▶ **INSTRUCTION**
Show every line containing "data" by copying it.
= = = =
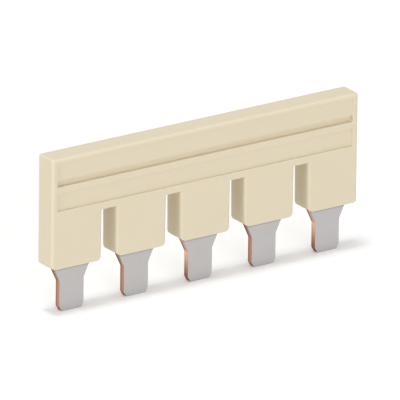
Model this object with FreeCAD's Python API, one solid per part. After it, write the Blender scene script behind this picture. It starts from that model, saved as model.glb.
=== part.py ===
import FreeCAD, Part
import math
import os

# Jumper bar for a row of terminal blocks: one stamped copper comb with a moulded plastic
# housing round its back bar and shanks. Only the blades of the comb stand out, downwards.
# Lengths are in millimetres. X runs along the bar, -Y is the marker side, Z points up,
# and the blade tips stand on Z = 0.

# Pattern of the terminal row
POLE_COUNT = 5
PITCH = 12.0

# Stamped comb
STRIP_THICKNESS = 1.1
BLADE_WIDTH = 4.5
BLADE_LENGTH = 7.6
SHANK_WIDTH = 7.0
SHOULDER_HEIGHT = 2.65
SHOULDER_ROOT_RADIUS = 0.8
TIP_CHAMFER_WIDTH = 0.5
TIP_CHAMFER_HEIGHT = 0.8
COMB_INNER_RADIUS = 0.8
COMB_CORNER_RADIUS = 0.4

# Walls of plastic round the comb
FRONT_WALL = 1.35
BACK_WALL = 1.35
END_WALL = 1.15
FINGER_SIDE_WALL = 1.1
TOP_WALL = 1.5
CROWN_WALL = 1.55

# Fingers of the housing, one round each shank
FINGER_LENGTH = 8.3
FINGER_DRAFT = 0.1

# Marker side of the bar, read from its top edge down
TOP_BORDER = 0.85
UPPER_FIELD_HEIGHT = 2.75
GROOVE_HEIGHT = 1.0
RIB_HEIGHT = 1.1
LOWER_FIELD_HEIGHT = 2.9
BOTTOM_BORDER = 1.15
END_BORDER = 1.0
UPPER_FIELD_DEPTH = 0.25
GROOVE_DEPTH = 0.75
LOWER_FIELD_DEPTH = 0.4
FIELD_CORNER_RADIUS = 0.25
FIELD_LIP_CHAMFER = 0.1

# Rounding of the housing's outer edges
FRONT_RIM_RADIUS = 0.45
BACK_RIM_CHAMFER = 0.1
TOP_CORNER_RADIUS = 0.3
FINGER_CORNER_RADIUS = 1.0
END_CORNER_RADIUS = 0.75

# Sizes that follow from the ones above
DEPTH = FRONT_WALL + STRIP_THICKNESS + BACK_WALL
FRONT_Y = -DEPTH / 2
BACK_Y = DEPTH / 2
COMB_Y = FRONT_Y + FRONT_WALL
BAR_HEIGHT = (TOP_BORDER + UPPER_FIELD_HEIGHT + GROOVE_HEIGHT + RIB_HEIGHT
              + LOWER_FIELD_HEIGHT + BOTTOM_BORDER)
FINGER_END_Z = BLADE_LENGTH
CROWN_Z = FINGER_END_Z + FINGER_LENGTH
TOP_Z = CROWN_Z + BAR_HEIGHT
ROW_LENGTH = (POLE_COUNT - 1) * PITCH
COMB_END_X = ROW_LENGTH / 2 + SHANK_WIDTH / 2
END_X = COMB_END_X + END_WALL
FINGER_TIP_HALF = SHANK_WIDTH / 2 + FINGER_SIDE_WALL
FINGER_ROOT_HALF = FINGER_TIP_HALF + FINGER_DRAFT

# How far a cutting tool runs past the face that it opens
OVERRUN = 1.0
# How close two coordinates are to count as the same
SAME = 1e-6
# The share of a wall that a rounding may take
ROUNDING_SHARE = 0.45
# The share of a side wall that a lower corner may take, so that it ends short of the comb
LOWER_CORNER_SHARE = 0.92


def limited(radius, wall, share=ROUNDING_SHARE):
    """A rounding radius, held back where the wall that carries it is too thin."""
    return min(radius, share * wall)


def pole_centres():
    """The X of each blade's centre line, from left to right."""
    return [pole * PITCH - ROW_LENGTH / 2 for pole in range(POLE_COUNT)]


def corner_arc(before, corner, after, radius):
    """Start, middle and end of the arc that rounds one corner of an outline."""
    to_before = (before - corner).normalize()
    to_after = (after - corner).normalize()
    half_angle = to_before.getAngle(to_after) / 2
    run = radius / math.tan(half_angle)
    bisector = (to_before + to_after).normalize()
    middle = corner + bisector * (radius / math.sin(half_angle) - radius)
    return corner + to_before * run, middle, corner + to_after * run


def rounded_face(corners, y):
    """A flat face in the plane Y = y, from corners given as (x, z, radius)."""
    points = [FreeCAD.Vector(x, y, z) for x, z, radius in corners]
    arcs = []
    for index, (x, z, radius) in enumerate(corners):
        corner = points[index]
        if radius > 0:
            arcs.append(corner_arc(points[index - 1], corner, points[(index + 1) % len(points)], radius))
        else:
            arcs.append((corner, corner, corner))
    edges = []
    for index, (start, middle, end) in enumerate(arcs):
        if start != end:
            edges.append(Part.Arc(start, middle, end).toShape())
        next_start = arcs[(index + 1) % len(arcs)][0]
        edges.append(Part.LineSegment(end, next_start).toShape())
    return Part.Face(Part.Wire(edges))


def extruded(face, depth):
    """A solid of the face, pushed towards +Y."""
    return face.extrude(FreeCAD.Vector(0, depth, 0))


def edges_at_y(solid, y):
    """The edges that lie flat in the plane Y = y."""
    return [edge for edge in solid.Edges
            if abs(edge.BoundBox.YMin - y) < SAME and abs(edge.BoundBox.YMax - y) < SAME]


def corner_edges(solid, places):
    """The straight edges along Y that stand at one of the (x, z) places."""
    found = []
    for edge in solid.Edges:
        box = edge.BoundBox
        if box.XLength > SAME or box.ZLength > SAME or box.YLength < SAME:
            continue
        if any(abs(box.XMin - x) < SAME and abs(box.ZMin - z) < SAME for x, z in places):
            found.append(edge)
    return found


def top_corners():
    """The two places where the bar's top meets its ends."""
    return [(-END_X, TOP_Z), (END_X, TOP_Z)]


def bar_block():
    """The long upper part: soft along its top and ends in front, crisp along its foot."""
    corners = [(x, z, 0) for x, z in top_corners()] + [(END_X, CROWN_Z, 0), (-END_X, CROWN_Z, 0)]
    block = extruded(rounded_face(corners, FRONT_Y), DEPTH)
    rim = [edge for edge in edges_at_y(block, FRONT_Y) if edge.CenterOfMass.z > CROWN_Z + SAME]
    block = block.makeFillet(limited(FRONT_RIM_RADIUS, DEPTH / 2), rim)
    return block.makeFillet(limited(TOP_CORNER_RADIUS, END_WALL), corner_edges(block, top_corners()))


def finger_face(centre, inner_radius, outer_radius):
    """One tapered finger seen from the front; the end fingers run out to the bar's ends.

    The outer radius rounds the two lower corners at the bar's ends, the inner one all others.
    """
    left_tip = centre - FINGER_TIP_HALF
    left_root = centre - FINGER_ROOT_HALF
    right_tip = centre + FINGER_TIP_HALF
    right_root = centre + FINGER_ROOT_HALF
    left_radius = right_radius = inner_radius
    if centre == pole_centres()[0]:
        left_tip = left_root = -END_X
        left_radius = outer_radius
    if centre == pole_centres()[-1]:
        right_tip = right_root = END_X
        right_radius = outer_radius
    return rounded_face([(left_root, CROWN_Z, 0), (right_root, CROWN_Z, 0),
                         (right_tip, FINGER_END_Z, right_radius),
                         (left_tip, FINGER_END_Z, left_radius)], FRONT_Y)


def finger(centre):
    """A finger with soft upright edges in front and a crisp, round-cornered lower end."""
    block = extruded(finger_face(centre, 0, 0), DEPTH)
    upright = [edge for edge in edges_at_y(block, FRONT_Y) if edge.BoundBox.ZLength > SAME]
    block = block.makeFillet(limited(FRONT_RIM_RADIUS, DEPTH / 2), upright)
    inner_radius = limited(FINGER_CORNER_RADIUS, FINGER_SIDE_WALL, LOWER_CORNER_SHARE)
    outer_radius = limited(END_CORNER_RADIUS, END_WALL, LOWER_CORNER_SHARE)
    return block.common(extruded(finger_face(centre, inner_radius, outer_radius), DEPTH))


def housing_body():
    """The outer form: the bar and its fingers as one, with the edges broken behind."""
    body = bar_block().multiFuse([finger(centre) for centre in pole_centres()]).removeSplitter()
    return body.makeChamfer(limited(BACK_RIM_CHAMFER, DEPTH / 2), edges_at_y(body, BACK_Y))


def field_tool(top, height, depth):
    """A rounded slab that cuts one recess into the marker side, a given way below the top."""
    radius = limited(FIELD_CORNER_RADIUS, height)
    right = END_X - END_BORDER
    high = TOP_Z - top
    low = high - height
    corners = [(-right, high, radius), (right, high, radius), (right, low, radius), (-right, low, radius)]
    return extruded(rounded_face(corners, FRONT_Y - OVERRUN), OVERRUN + depth)


def marker_fields():
    """The two marker recesses; the upper one has a deeper groove along its foot."""
    groove_top = TOP_BORDER + UPPER_FIELD_HEIGHT
    lower_top = groove_top + GROOVE_HEIGHT + RIB_HEIGHT
    upper = field_tool(TOP_BORDER, UPPER_FIELD_HEIGHT + GROOVE_HEIGHT, UPPER_FIELD_DEPTH)
    groove = field_tool(groove_top, GROOVE_HEIGHT, GROOVE_DEPTH)
    lower = field_tool(lower_top, LOWER_FIELD_HEIGHT, LOWER_FIELD_DEPTH)
    return upper.fuse(groove), lower


def field_lip_edges(solid):
    """The edges where the marker recesses open into the flat of the front face."""
    reach_x = END_X - END_BORDER + SAME
    low = CROWN_Z + BOTTOM_BORDER - SAME
    high = TOP_Z - TOP_BORDER + SAME
    return [edge for edge in edges_at_y(solid, FRONT_Y)
            if abs(edge.CenterOfMass.x) < reach_x and low < edge.CenterOfMass.z < high]


def comb_outline():
    """The comb as stamped: a back bar with one shouldered blade under each pole."""
    bar_top = TOP_Z - TOP_WALL
    bar_foot = CROWN_Z + CROWN_WALL
    shank = SHANK_WIDTH / 2
    blade = BLADE_WIDTH / 2
    tip = blade - TIP_CHAMFER_WIDTH
    neck_z = FINGER_END_Z - SHOULDER_HEIGHT
    centres = pole_centres()
    corners = [(-COMB_END_X, bar_top, COMB_CORNER_RADIUS), (COMB_END_X, bar_top, COMB_CORNER_RADIUS)]
    for centre in reversed(centres):
        if centre != centres[-1]:
            corners.append((centre + shank, bar_foot, COMB_INNER_RADIUS))
        corners.append((centre + shank, FINGER_END_Z, 0))
        corners.append((centre + blade, neck_z, SHOULDER_ROOT_RADIUS))
        corners.append((centre + blade, TIP_CHAMFER_HEIGHT, 0))
        corners.append((centre + tip, 0, 0))
        corners.append((centre - tip, 0, 0))
        corners.append((centre - blade, TIP_CHAMFER_HEIGHT, 0))
        corners.append((centre - blade, neck_z, SHOULDER_ROOT_RADIUS))
        corners.append((centre - shank, FINGER_END_Z, 0))
        if centre != centres[0]:
            corners.append((centre - shank, bar_foot, COMB_INNER_RADIUS))
    return rounded_face(corners, COMB_Y)


def contact_comb():
    """The copper comb, one flat stamping."""
    return extruded(comb_outline(), STRIP_THICKNESS)


def insulating_housing():
    """The moulded housing, with the comb's own form left open inside it."""
    housing = housing_body()
    for field in marker_fields():
        housing = housing.cut(field)
    housing = housing.makeChamfer(limited(FIELD_LIP_CHAMFER, LOWER_FIELD_DEPTH), field_lip_edges(housing))
    return housing.cut(contact_comb())


def export(node, shape):
    """Write one piece as its own file."""
    shape.exportStep(f"parts/{node}.step")


os.makedirs("parts", exist_ok=True)
export("insulating_housing", insulating_housing())
export("contact_comb", contact_comb())
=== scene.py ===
import math

import bmesh
import bpy
from mathutils import Matrix, Vector
from mathutils.geometry import tessellate_polygon


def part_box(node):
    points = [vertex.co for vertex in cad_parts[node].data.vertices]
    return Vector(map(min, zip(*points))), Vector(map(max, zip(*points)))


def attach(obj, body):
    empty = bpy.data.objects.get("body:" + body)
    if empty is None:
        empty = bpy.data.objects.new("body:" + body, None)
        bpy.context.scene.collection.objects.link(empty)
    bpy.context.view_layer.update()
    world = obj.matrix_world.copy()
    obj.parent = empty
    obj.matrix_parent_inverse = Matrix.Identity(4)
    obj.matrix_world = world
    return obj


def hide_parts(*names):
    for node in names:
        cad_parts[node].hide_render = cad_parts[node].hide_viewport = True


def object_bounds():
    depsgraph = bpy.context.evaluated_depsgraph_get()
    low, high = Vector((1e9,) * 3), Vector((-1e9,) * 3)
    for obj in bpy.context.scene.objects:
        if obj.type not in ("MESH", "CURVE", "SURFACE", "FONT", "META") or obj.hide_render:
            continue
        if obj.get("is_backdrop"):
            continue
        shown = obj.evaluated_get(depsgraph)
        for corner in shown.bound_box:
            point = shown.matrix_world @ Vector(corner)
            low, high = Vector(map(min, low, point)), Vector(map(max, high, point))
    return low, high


bl_info = {
    "name": "Terminal Jumper Bar",
    "version": (1, 0, 0),
    "blender": (4, 5, 0),
    "location": "View3D > Sidebar > Jumper Bar",
    "description": "Dresses a plug-in jumper bar: moulded housing, stamped comb and a plain studio",
    "category": "Object",
}

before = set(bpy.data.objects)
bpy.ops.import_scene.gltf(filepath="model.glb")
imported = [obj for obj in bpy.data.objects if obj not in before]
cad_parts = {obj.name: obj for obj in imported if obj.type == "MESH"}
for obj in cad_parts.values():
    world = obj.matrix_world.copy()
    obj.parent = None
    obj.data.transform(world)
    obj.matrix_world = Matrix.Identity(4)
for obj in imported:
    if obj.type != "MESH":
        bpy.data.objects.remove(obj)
CAD_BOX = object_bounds()
HOUSING_LOW, HOUSING_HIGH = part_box("insulating_housing")
COMB_LOW, COMB_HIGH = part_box("contact_comb")

MM = 0.001
# Closer than this, two mesh points are one
WELD = 1e-6
# Sides that turn by less than this are one line
STRAIGHT = 1e-6
# Edges that turn by more than this stay crisp
CRISP = math.radians(30)
# Steps that round a corner, the housing's rims in front and behind, and the lip of a recess
CORNER_STEPS, RIM_STEPS, BACK_RIM_STEPS, LIP_STEPS = 8, 8, 3, 4
# Steps that round the comb's edges in front, and that break those behind
ROLLOVER_STEPS, BURR_STEPS = 4, 1
# Draws which blades get the painted reflection on their edges
REFLECTION_SEED = 699.0

# Where the camera aims, before the picture is moved into its frame
AIM = Vector((0, 0.1 * MM, 12.65 * MM))
# Width of the camera's sensor in millimetres, and the nearest and farthest that it sees
SENSOR_WIDTH, NEAREST, FARTHEST = 36.0, 0.1, 20
# From the aim to each lamp, and the width of the large lamps and of the small one
LAMP_DISTANCE, LARGE_LAMP, SMALL_LAMP = 1.7, 1.2, 0.3
# The directions from the aim to the lamps
FRONT_WAY, LEFT_WAY, TOP_WAY = (-0.15, -1.0, 0.2), (-1.0, -0.15, 0.2), (-0.1, 0.0, 1.0)
# Half the floor's width, and its gap to the blade tips
FLOOR_REACH, FLOOR_GAP = 2.0, 0.02 * MM


# Settings that a user would change


class RowSettings(bpy.types.PropertyGroup):
    """The pattern that the housing and the comb share."""

    poles: bpy.props.IntProperty(
        name="Poles", description="Blades in the row", default=5, min=3, max=24)
    pitch: bpy.props.FloatProperty(
        name="Pitch", description="Distance from one blade to the next",
        default=12 * MM, unit="LENGTH", subtype="DISTANCE", precision=5)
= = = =
▶ **ANSWER BELOW**
    points = [vertex.co for vertex in cad_parts[node].data.vertices]
    empty = bpy.data.objects.get("body:" + body)
        empty = bpy.data.objects.new("body:" + body, None)
before = set(bpy.data.objects)
imported = [obj for obj in bpy.data.objects if obj not in before]
    obj.data.transform(world)
        bpy.data.objects.remove(obj)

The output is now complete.